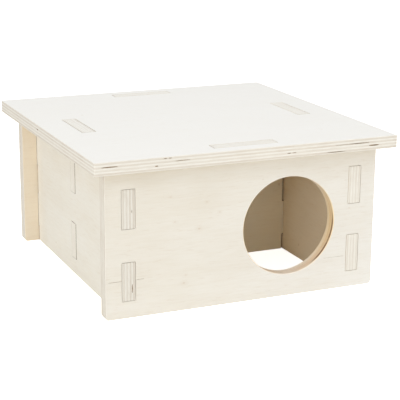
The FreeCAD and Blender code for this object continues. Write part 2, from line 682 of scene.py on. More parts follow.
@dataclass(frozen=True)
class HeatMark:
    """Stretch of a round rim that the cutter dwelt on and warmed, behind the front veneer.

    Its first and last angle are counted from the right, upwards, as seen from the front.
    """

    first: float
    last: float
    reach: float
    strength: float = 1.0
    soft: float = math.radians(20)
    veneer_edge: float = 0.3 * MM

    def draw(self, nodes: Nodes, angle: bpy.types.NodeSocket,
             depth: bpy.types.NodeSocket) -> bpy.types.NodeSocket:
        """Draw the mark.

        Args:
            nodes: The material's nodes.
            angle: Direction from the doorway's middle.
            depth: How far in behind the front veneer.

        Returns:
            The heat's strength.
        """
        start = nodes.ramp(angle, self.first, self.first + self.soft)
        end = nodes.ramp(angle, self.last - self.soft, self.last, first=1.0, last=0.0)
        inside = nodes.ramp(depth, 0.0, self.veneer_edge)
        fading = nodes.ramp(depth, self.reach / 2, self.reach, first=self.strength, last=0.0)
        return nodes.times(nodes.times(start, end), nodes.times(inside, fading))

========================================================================

What needs to be done:
Every line in the data that holds "from" should be copied out.

Result:
The FreeCAD and Blender code for this object continues. Write part 2, from line 682 of scene.py on. More parts follow.
    Its first and last angle are counted from the right, upwards, as seen from the front.
            angle: Direction from the doorway's middle.